++++ COLLECTED MATERIAL

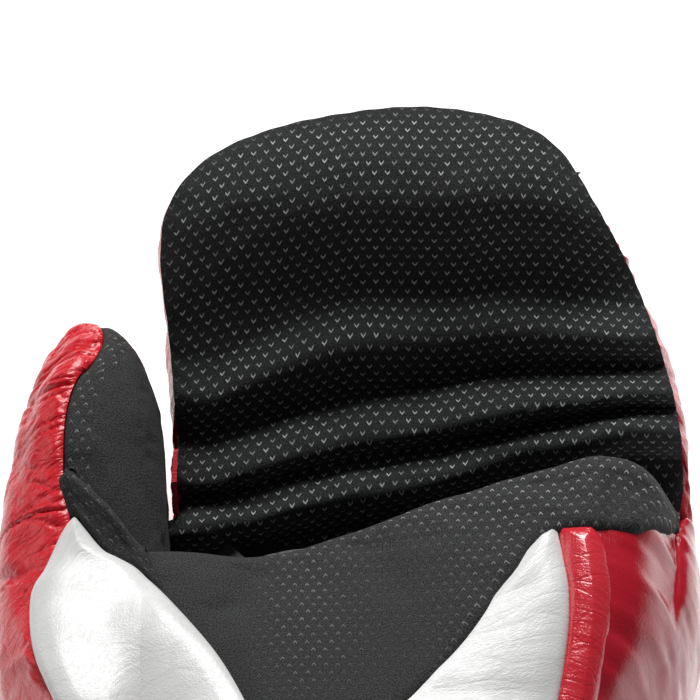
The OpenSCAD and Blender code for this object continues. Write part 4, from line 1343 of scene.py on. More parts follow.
    def clamp_under_face(self, points: Grid, below: float) -> Grid:
        """Keeps points at least so far under the folded face: their height over the face plane is held
        down."""
        y0, z0 = self.form.inner_face(0.0)
        dy = points[..., 1] - y0 - self.form.shift[1]
        dz = points[..., 2] - z0 - self.form.shift[2]
        q, h = (dy + dz) * math.sqrt(0.5), (dz - dy) * math.sqrt(0.5)
        mid = np.array(self.face.middle)
        reach = np.hypot((points[..., 0] - mid[0]) / 60, (q - mid[1]) / 55)
        limit = self.face.folds(points[..., 0], q) * (1 - 0.25 * reach**6)
        limit = limit - 8.5 * np.clip(reach, 0, 1.1)**7 - below
        left, right = self.widths(q)
        x = np.where(q > 20, np.clip(points[..., 0], left + 4.5, np.maximum(right - 5.5, left + 5)),
                     points[..., 0])
        return self.face.place(x, q, np.where((q > -14) & (h > limit), limit, h))

    def build_padding(self) -> None:
        """Two foam halves round the finger pocket, and the pocket's lining."""
        f = self.form
        k = np.sin(np.linspace(0, math.pi / 2, 46))[:, None] * 0.99998
        length, foam_in = f.finger_len - f.finger_pad - 4, -f.lining_t - f.layer_gap
        for name, start, node in (("knuckle_padding", 180.15, "knuckle_foam"),
                                  ("face_padding", 0.15, "finger_pad_foam")):
            t = np.linspace(start + 179.7, start, 60)[None, :]
            outer = self.bowl(k * (f.finger_len - self.tip_in - f.skin_t - 4.2), t, f.skin_t + 4.2)
            inner = f.finger_pocket(k * (length - foam_in), t, foam_in)
            outer, inner = self.clamp_under_face(outer, 2.2), self.clamp_under_face(inner, 3.2)
            quilt = 0.35 * wander(outer[..., 0], outer[..., 1], 12, 41)[..., None]
            piece = between(name, outer - grid_normals(outer) * (0.35 + quilt), inner)
            self.dress(piece, "foam", "foam", [node], "fingers", 0.95)
        t = np.linspace(0, 360, 72, endpoint=False)[None, :]
        kk = np.linspace(0, 0.9995, 40)[:, None]
        outer = self.clamp_under_face(f.finger_pocket(kk * (length + f.lining_t), t, -f.lining_t), 3.5)
        inner = self.clamp_under_face(f.finger_pocket(kk * length, t, 0.0), 4.7)
        uv = np.stack([arc_along(outer, 1), arc_along(outer, 0)], axis=2)
        piece = between("finger_pocket_lining", outer, inner, uv, wrap=True, cap=True)
        self.dress(piece, "lining", "lining", ["finger_lining"], "fingers")

    def build(self) -> None:
        """Builds every piece of the finger section."""
        self.build_face()
        self.build_shell()
        self.build_padding()


@dataclass
class HandSection(Assembly):
    """The hand: knit palm that rolls over the grip bar, white wing, bright strip, vinyl back and its
    pocket."""

    roll: float = 5.0

    def __post_init__(self) -> None:
        """Makes the palm top's surface."""
        self.top = PalmTop(self.form)

    def stations(self, line: Sequence[Sequence[float]], count: int,
                 corner: tuple[float, float]) -> tuple[Grid, Grid]:
        """A seam on the palm top given as (x, y) points, read as x and station u.

        Args:
            line: from the wrist forwards.
            count: how many points.
            corner: share of the rows, and the share of the seam they have used up by then.

        Returns:
            x and u along the seam.
        """
        pts = spline(line, 600)
        share = np.interp(np.linspace(0, 1, count), (0, corner[0], 1), (0, corner[1], 1)) * 599
        pts = np.stack([np.interp(share, np.arange(600), pts[:, i]) for i in (0, 1)], axis=1)
        start = self.form.wrist_y + self.form.shift[1]
        front = profile(pts[:, 0], self.top.across, self.top.front)
        return pts[:, 0], np.clip((pts[:, 1] - start) / (front - start), 0, 1)

    def panel(self, left: Sequence[Sequence[float]], right: Sequence[Sequence[float]], rows: int,
              cols: int, corner: tuple[float, float, float] = (0.5, 0.5, 0.5)) -> Grid:
        """Part of the palm top between two seams.

        Args:
            left: seam on the thumb side, (x, y) points from the wrist forwards.
            right: seam on the little-finger side.
            rows: along the seams.
            cols: across.
            corner: share of the rows, and the shares of the left and right seams they have used up by then.

        Returns:
            The points.
        """
        xl, ul = self.stations(left, rows, (corner[0], corner[1]))
        xr, ur = self.stations(right, rows, (corner[0], corner[2]))
        a = np.linspace(0, 1, cols)[None, :]
        return self.top.at(mix(xl[:, None], xr[:, None], a), mix(ul[:, None], ur[:, None], a))

    palm_left = ((-16, -69.6), (-22, -50), (-31, -30), (-40, -15), (-45.6, -6.3), (-48.4, -1), (-49.7, 4.9))
    palm_right = ((-10, -69.6), (5, -49), (20, -32), (33.2, -12.5), (41, -0.5), (46, 5.2), (50.5, 7.4),
                  (57, 7.9), (65, 8.6), (73, 14), (79.5, 28))
    wing_right = ((41, -69.6), (49, -45), (52.4, -25), (52.8, -12), (51.5, -3), (49.8, 6.6))
    strip_left = ((40.5, -69.6), (48.5, -45), (52, -25), (52.5, -12), (51.1, -3), (50.3, 6.4))
    strip_right = ((51, -69.6), (58, -45), (62.2, -25), (63.8, -12), (62.8, -3), (61.3, 3.0), (58.5, 6.2))

    def palm_grid(self, rows: int, cols: int) -> tuple[Grid, Grid, Grid]:
        """The knit part of the palm top, from its two seams forwards to the roll.

        Args:
            rows: from the seams to the roll.
            cols: across.

        Returns:
            The points, their stations u, and the seams' y at each column.
        """
        line = np.concatenate([spline(self.palm_left, 300)[::-1], spline(self.palm_right, 300)])
        x = np.linspace(line[0, 0], line[-1, 0], cols)
        seam = np.interp(x, np.maximum.accumulate(line[:, 0]), line[:, 1])
        start = self.form.wrist_y + self.form.shift[1]
        front = profile(x, self.top.across, self.top.front)
        first = np.clip((seam - start) / (front - start), 0, 0.985)
        u = mix(first[None], 1.0, np.linspace(0, 1, rows)[:, None])
        return self.top.at(np.broadcast_to(x, u.shape), u), u, seam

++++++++

**SHORT PROBLEM:** Copy all of the material word for word.

**EXERCISE RESULT:**
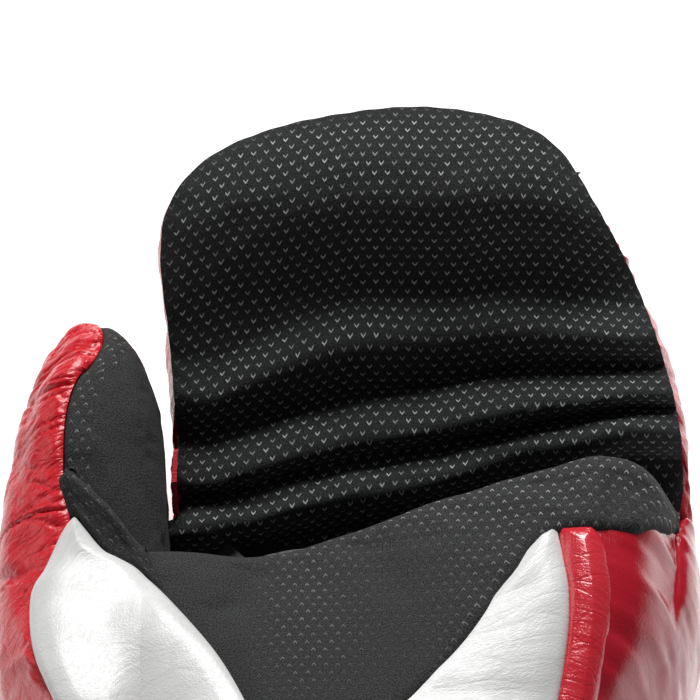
The OpenSCAD and Blender code for this object continues. Write part 4, from line 1343 of scene.py on. More parts follow.
    def clamp_under_face(self, points: Grid, below: float) -> Grid:
        """Keeps points at least so far under the folded face: their height over the face plane is held
        down."""
        y0, z0 = self.form.inner_face(0.0)
        dy = points[..., 1] - y0 - self.form.shift[1]
        dz = points[..., 2] - z0 - self.form.shift[2]
        q, h = (dy + dz) * math.sqrt(0.5), (dz - dy) * math.sqrt(0.5)
        mid = np.array(self.face.middle)
        reach = np.hypot((points[..., 0] - mid[0]) / 60, (q - mid[1]) / 55)
        limit = self.face.folds(points[..., 0], q) * (1 - 0.25 * reach**6)
        limit = limit - 8.5 * np.clip(reach, 0, 1.1)**7 - below
        left, right = self.widths(q)
        x = np.where(q > 20, np.clip(points[..., 0], left + 4.5, np.maximum(right - 5.5, left + 5)),
                     points[..., 0])
        return self.face.place(x, q, np.where((q > -14) & (h > limit), limit, h))

    def build_padding(self) -> None:
        """Two foam halves round the finger pocket, and the pocket's lining."""
        f = self.form
        k = np.sin(np.linspace(0, math.pi / 2, 46))[:, None] * 0.99998
        length, foam_in = f.finger_len - f.finger_pad - 4, -f.lining_t - f.layer_gap
        for name, start, node in (("knuckle_padding", 180.15, "knuckle_foam"),
                                  ("face_padding", 0.15, "finger_pad_foam")):
            t = np.linspace(start + 179.7, start, 60)[None, :]
            outer = self.bowl(k * (f.finger_len - self.tip_in - f.skin_t - 4.2), t, f.skin_t + 4.2)
            inner = f.finger_pocket(k * (length - foam_in), t, foam_in)
            outer, inner = self.clamp_under_face(outer, 2.2), self.clamp_under_face(inner, 3.2)
            quilt = 0.35 * wander(outer[..., 0], outer[..., 1], 12, 41)[..., None]
            piece = between(name, outer - grid_normals(outer) * (0.35 + quilt), inner)
            self.dress(piece, "foam", "foam", [node], "fingers", 0.95)
        t = np.linspace(0, 360, 72, endpoint=False)[None, :]
        kk = np.linspace(0, 0.9995, 40)[:, None]
        outer = self.clamp_under_face(f.finger_pocket(kk * (length + f.lining_t), t, -f.lining_t), 3.5)
        inner = self.clamp_under_face(f.finger_pocket(kk * length, t, 0.0), 4.7)
        uv = np.stack([arc_along(outer, 1), arc_along(outer, 0)], axis=2)
        piece = between("finger_pocket_lining", outer, inner, uv, wrap=True, cap=True)
        self.dress(piece, "lining", "lining", ["finger_lining"], "fingers")

    def build(self) -> None:
        """Builds every piece of the finger section."""
        self.build_face()
        self.build_shell()
        self.build_padding()


@dataclass
class HandSection(Assembly):
    """The hand: knit palm that rolls over the grip bar, white wing, bright strip, vinyl back and its
    pocket."""

    roll: float = 5.0

    def __post_init__(self) -> None:
        """Makes the palm top's surface."""
        self.top = PalmTop(self.form)

    def stations(self, line: Sequence[Sequence[float]], count: int,
                 corner: tuple[float, float]) -> tuple[Grid, Grid]:
        """A seam on the palm top given as (x, y) points, read as x and station u.

        Args:
            line: from the wrist forwards.
            count: how many points.
            corner: share of the rows, and the share of the seam they have used up by then.

        Returns:
            x and u along the seam.
        """
        pts = spline(line, 600)
        share = np.interp(np.linspace(0, 1, count), (0, corner[0], 1), (0, corner[1], 1)) * 599
        pts = np.stack([np.interp(share, np.arange(600), pts[:, i]) for i in (0, 1)], axis=1)
        start = self.form.wrist_y + self.form.shift[1]
        front = profile(pts[:, 0], self.top.across, self.top.front)
        return pts[:, 0], np.clip((pts[:, 1] - start) / (front - start), 0, 1)

    def panel(self, left: Sequence[Sequence[float]], right: Sequence[Sequence[float]], rows: int,
              cols: int, corner: tuple[float, float, float] = (0.5, 0.5, 0.5)) -> Grid:
        """Part of the palm top between two seams.

        Args:
            left: seam on the thumb side, (x, y) points from the wrist forwards.
            right: seam on the little-finger side.
            rows: along the seams.
            cols: across.
            corner: share of the rows, and the shares of the left and right seams they have used up by then.

        Returns:
            The points.
        """
        xl, ul = self.stations(left, rows, (corner[0], corner[1]))
        xr, ur = self.stations(right, rows, (corner[0], corner[2]))
        a = np.linspace(0, 1, cols)[None, :]
        return self.top.at(mix(xl[:, None], xr[:, None], a), mix(ul[:, None], ur[:, None], a))

    palm_left = ((-16, -69.6), (-22, -50), (-31, -30), (-40, -15), (-45.6, -6.3), (-48.4, -1), (-49.7, 4.9))
    palm_right = ((-10, -69.6), (5, -49), (20, -32), (33.2, -12.5), (41, -0.5), (46, 5.2), (50.5, 7.4),
                  (57, 7.9), (65, 8.6), (73, 14), (79.5, 28))
    wing_right = ((41, -69.6), (49, -45), (52.4, -25), (52.8, -12), (51.5, -3), (49.8, 6.6))
    strip_left = ((40.5, -69.6), (48.5, -45), (52, -25), (52.5, -12), (51.1, -3), (50.3, 6.4))
    strip_right = ((51, -69.6), (58, -45), (62.2, -25), (63.8, -12), (62.8, -3), (61.3, 3.0), (58.5, 6.2))

    def palm_grid(self, rows: int, cols: int) -> tuple[Grid, Grid, Grid]:
        """The knit part of the palm top, from its two seams forwards to the roll.

        Args:
            rows: from the seams to the roll.
            cols: across.

        Returns:
            The points, their stations u, and the seams' y at each column.
        """
        line = np.concatenate([spline(self.palm_left, 300)[::-1], spline(self.palm_right, 300)])
        x = np.linspace(line[0, 0], line[-1, 0], cols)
        seam = np.interp(x, np.maximum.accumulate(line[:, 0]), line[:, 1])
        start = self.form.wrist_y + self.form.shift[1]
        front = profile(x, self.top.across, self.top.front)
        first = np.clip((seam - start) / (front - start), 0, 0.985)
        u = mix(first[None], 1.0, np.linspace(0, 1, rows)[:, None])
        return self.top.at(np.broadcast_to(x, u.shape), u), u, seam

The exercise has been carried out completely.